**YOUR GOAL**: Please give the data below again in full, exactly as it stands.

**SOURCE DATA**:
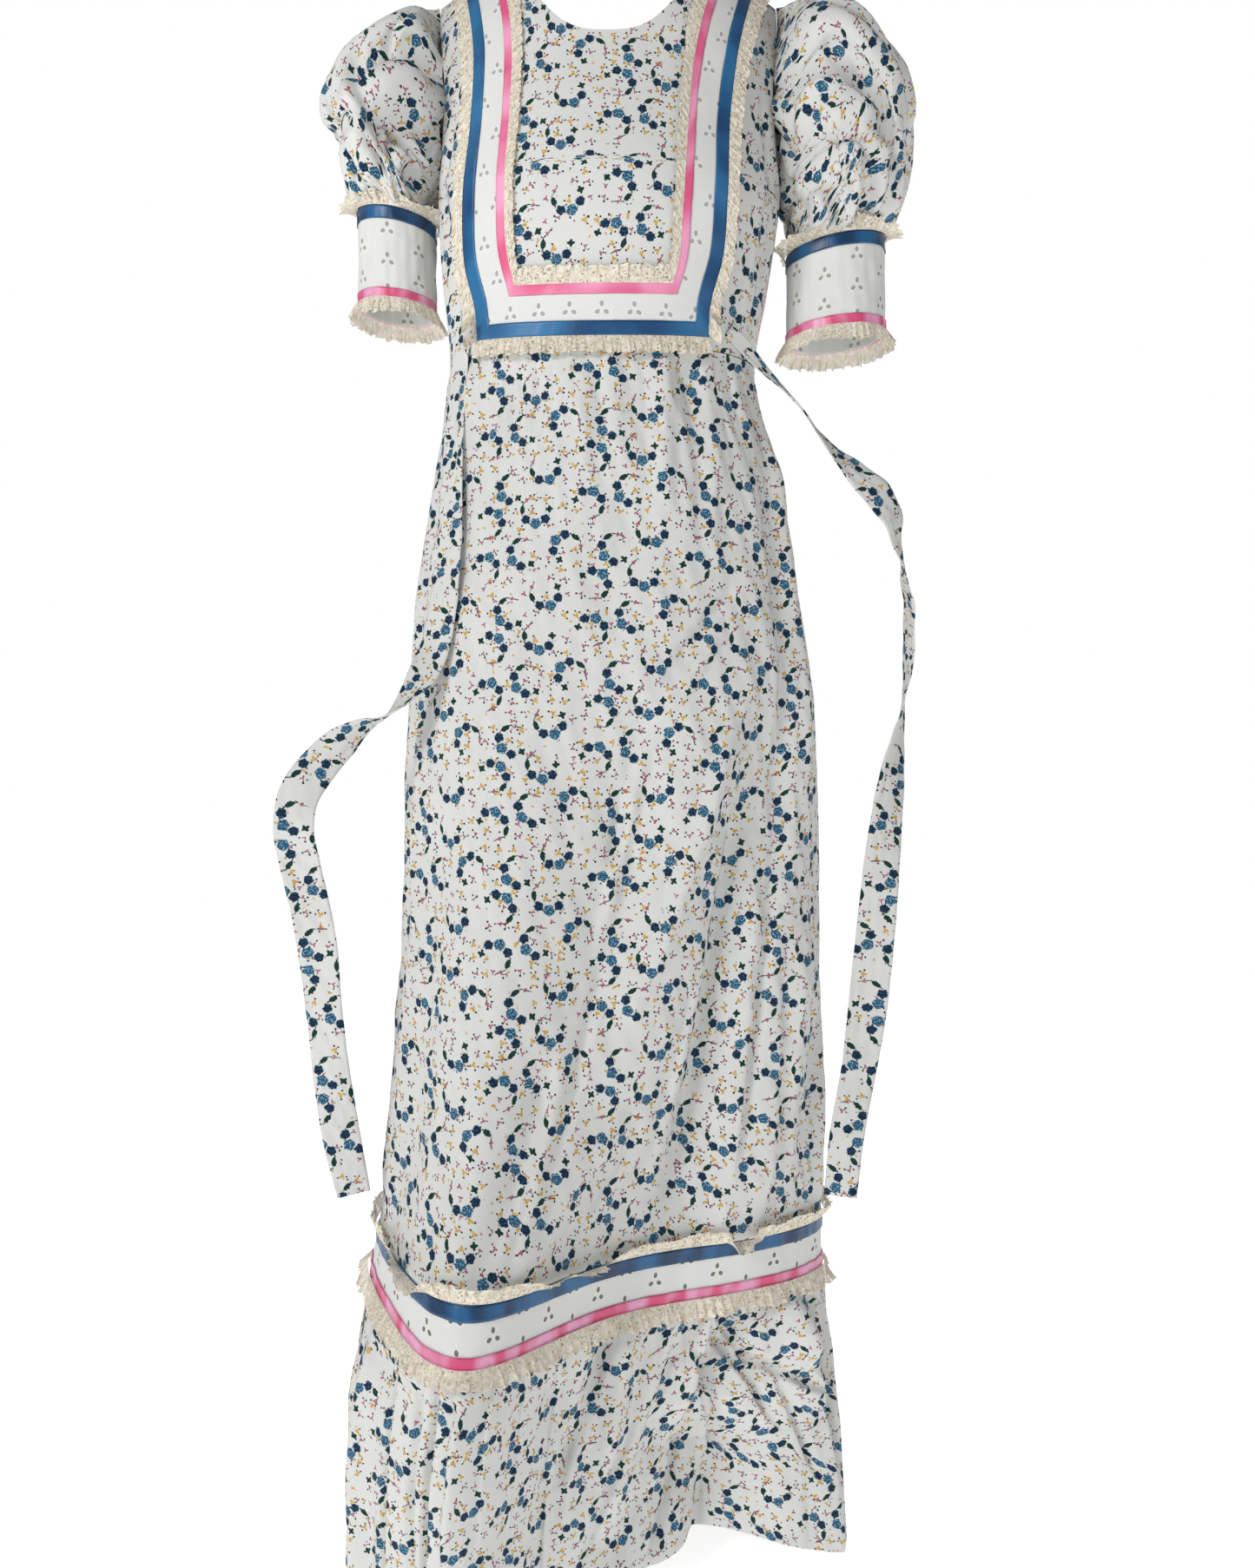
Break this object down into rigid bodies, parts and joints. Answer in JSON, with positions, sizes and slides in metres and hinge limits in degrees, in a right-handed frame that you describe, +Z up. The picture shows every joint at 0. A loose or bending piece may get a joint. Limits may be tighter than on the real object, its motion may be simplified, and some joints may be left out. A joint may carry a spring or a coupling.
{
  "type": "maxi dress",
  "caption": "Floor-length printed cotton dress, worn form: empire waist, puff sleeves with eyelet cuffs, ribbon and lace yoke, hem band, gathered flounce and long hanging ties.",
  "frame": {"origin": "midway between the two neck points of the shoulder seams, where the wearer's shoulders hold the dress up", "axes": "+Z up along the wearer, front faces -Y, +X to the right as seen from the front"},
  "size_m": [0.5355, 0.464, 1.409],
  "materials": {
    "print_cotton": "off-white cotton lawn with a small floral print",
    "eyelet_cotton": "white eyelet cotton",
    "blue_satin": "blue satin ribbon",
    "pink_satin": "pink satin ribbon",
    "ecru_lace": "gathered ecru cotton lace"
  },
  "bodies": {
    "root": {"bodice_front": "print_cotton", "bodice_back_l": "print_cotton", "bodice_back_r": "print_cotton", "yoke_band": "eyelet_cotton", "yoke_pink_ribbon": "pink_satin", "yoke_blue_ribbon": "blue_satin", "yoke_lace_inner": "ecru_lace", "yoke_lace_outer_l": "ecru_lace", "yoke_lace_outer_r": "ecru_lace", "empire_lace": "ecru_lace", "sleeve_l": "print_cotton", "sleeve_r": "print_cotton", "cuff_l": "eyelet_cotton", "cuff_r": "eyelet_cotton", "cuff_blue_ribbon_l": "blue_satin", "cuff_blue_ribbon_r": "blue_satin", "cuff_pink_ribbon_l": "pink_satin", "cuff_pink_ribbon_r": "pink_satin", "cuff_top_lace_l": "ecru_lace", "cuff_top_lace_r": "ecru_lace", "cuff_low_lace_l": "ecru_lace", "cuff_low_lace_r": "ecru_lace", "skirt_front": "print_cotton", "skirt_back": "print_cotton", "hem_band_front": "eyelet_cotton", "hem_band_back": "eyelet_cotton", "hem_blue_ribbon_front": "blue_satin", "hem_blue_ribbon_back": "blue_satin", "hem_pink_ribbon_front": "pink_satin", "hem_pink_ribbon_back": "pink_satin", "hem_top_lace_front": "ecru_lace", "hem_top_lace_back": "ecru_lace", "hem_low_lace_front": "ecru_lace", "hem_low_lace_back": "ecru_lace", "flounce_front": "print_cotton", "flounce_back": "print_cotton", "tie_l": "print_cotton", "tie_r": "print_cotton"}
  },
  "joints": []
}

**REPLY TO THE EXERCISE**:
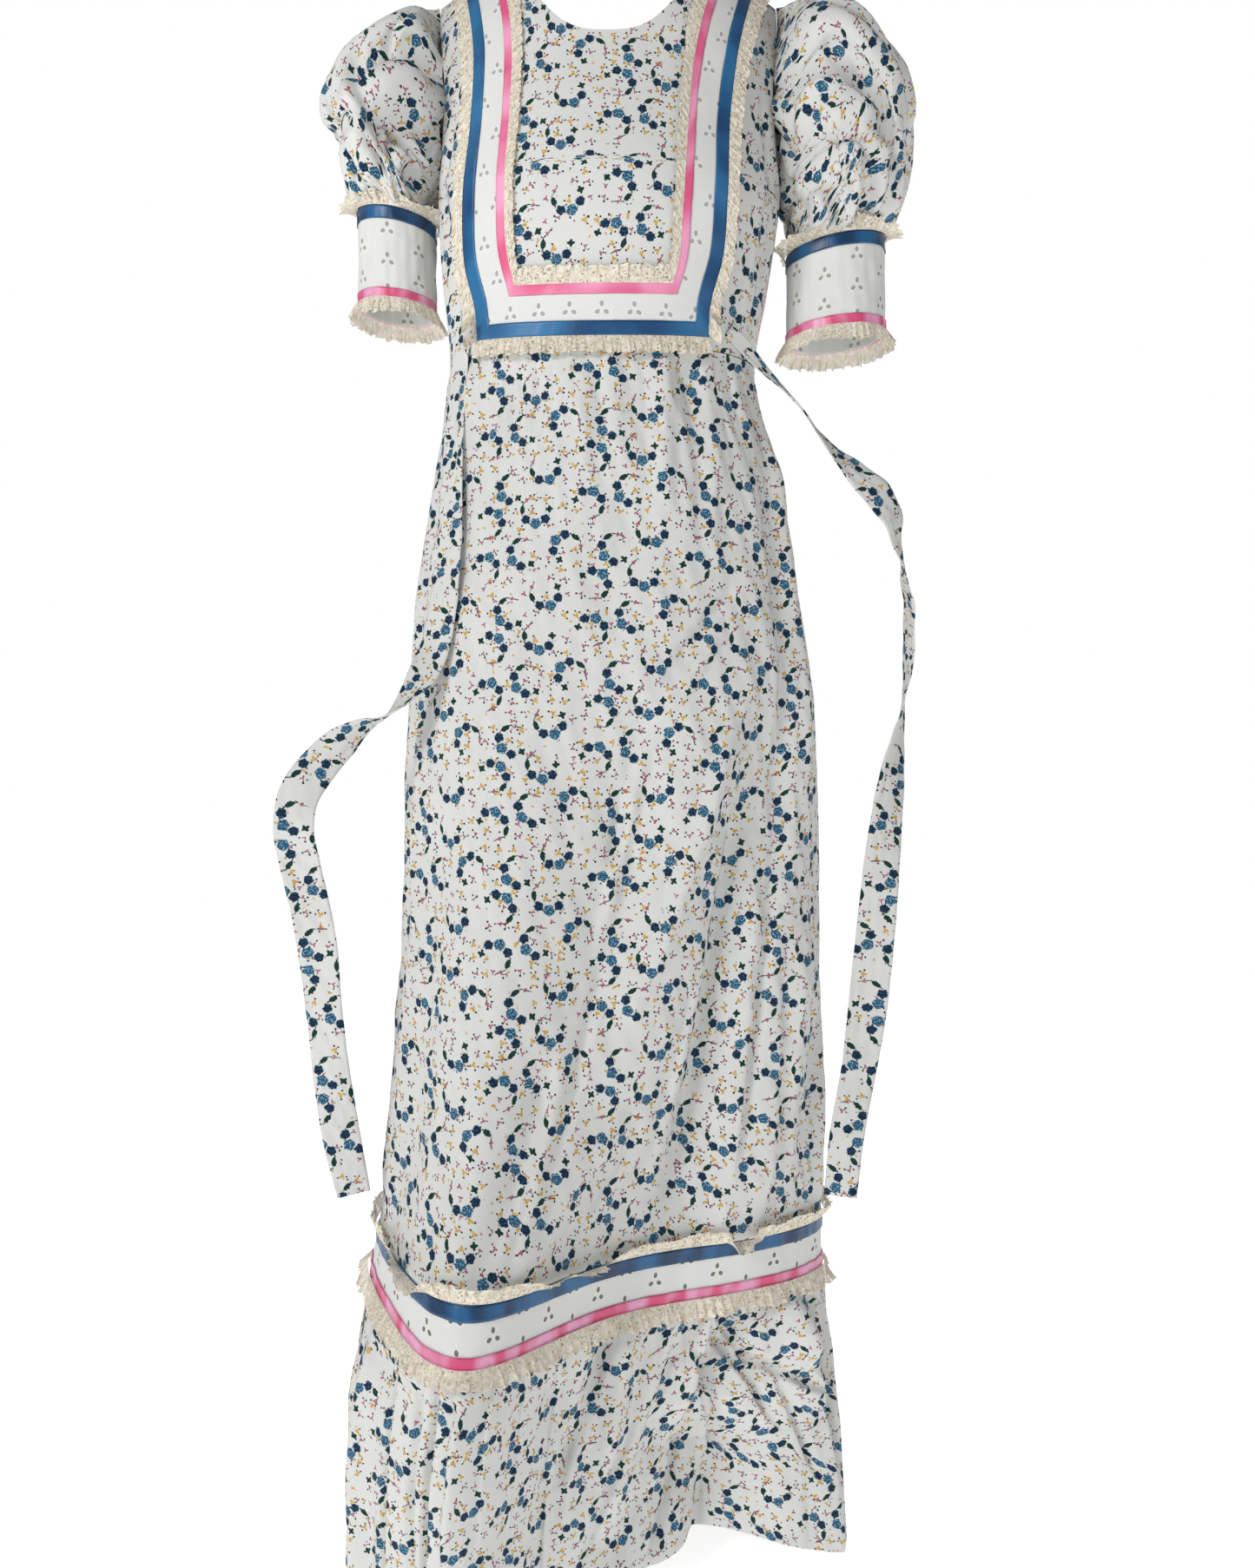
Break this object down into rigid bodies, parts and joints. Answer in JSON, with positions, sizes and slides in metres and hinge limits in degrees, in a right-handed frame that you describe, +Z up. The picture shows every joint at 0. A loose or bending piece may get a joint. Limits may be tighter than on the real object, its motion may be simplified, and some joints may be left out. A joint may carry a spring or a coupling.
{
  "type": "maxi dress",
  "caption": "Floor-length printed cotton dress, worn form: empire waist, puff sleeves with eyelet cuffs, ribbon and lace yoke, hem band, gathered flounce and long hanging ties.",
  "frame": {"origin": "midway between the two neck points of the shoulder seams, where the wearer's shoulders hold the dress up", "axes": "+Z up along the wearer, front faces -Y, +X to the right as seen from the front"},
  "size_m": [0.5355, 0.464, 1.409],
  "materials": {
    "print_cotton": "off-white cotton lawn with a small floral print",
    "eyelet_cotton": "white eyelet cotton",
    "blue_satin": "blue satin ribbon",
    "pink_satin": "pink satin ribbon",
    "ecru_lace": "gathered ecru cotton lace"
  },
  "bodies": {
    "root": {"bodice_front": "print_cotton", "bodice_back_l": "print_cotton", "bodice_back_r": "print_cotton", "yoke_band": "eyelet_cotton", "yoke_pink_ribbon": "pink_satin", "yoke_blue_ribbon": "blue_satin", "yoke_lace_inner": "ecru_lace", "yoke_lace_outer_l": "ecru_lace", "yoke_lace_outer_r": "ecru_lace", "empire_lace": "ecru_lace", "sleeve_l": "print_cotton", "sleeve_r": "print_cotton", "cuff_l": "eyelet_cotton", "cuff_r": "eyelet_cotton", "cuff_blue_ribbon_l": "blue_satin", "cuff_blue_ribbon_r": "blue_satin", "cuff_pink_ribbon_l": "pink_satin", "cuff_pink_ribbon_r": "pink_satin", "cuff_top_lace_l": "ecru_lace", "cuff_top_lace_r": "ecru_lace", "cuff_low_lace_l": "ecru_lace", "cuff_low_lace_r": "ecru_lace", "skirt_front": "print_cotton", "skirt_back": "print_cotton", "hem_band_front": "eyelet_cotton", "hem_band_back": "eyelet_cotton", "hem_blue_ribbon_front": "blue_satin", "hem_blue_ribbon_back": "blue_satin", "hem_pink_ribbon_front": "pink_satin", "hem_pink_ribbon_back": "pink_satin", "hem_top_lace_front": "ecru_lace", "hem_top_lace_back": "ecru_lace", "hem_low_lace_front": "ecru_lace", "hem_low_lace_back": "ecru_lace", "flounce_front": "print_cotton", "flounce_back": "print_cotton", "tie_l": "print_cotton", "tie_r": "print_cotton"}
  },
  "joints": []
}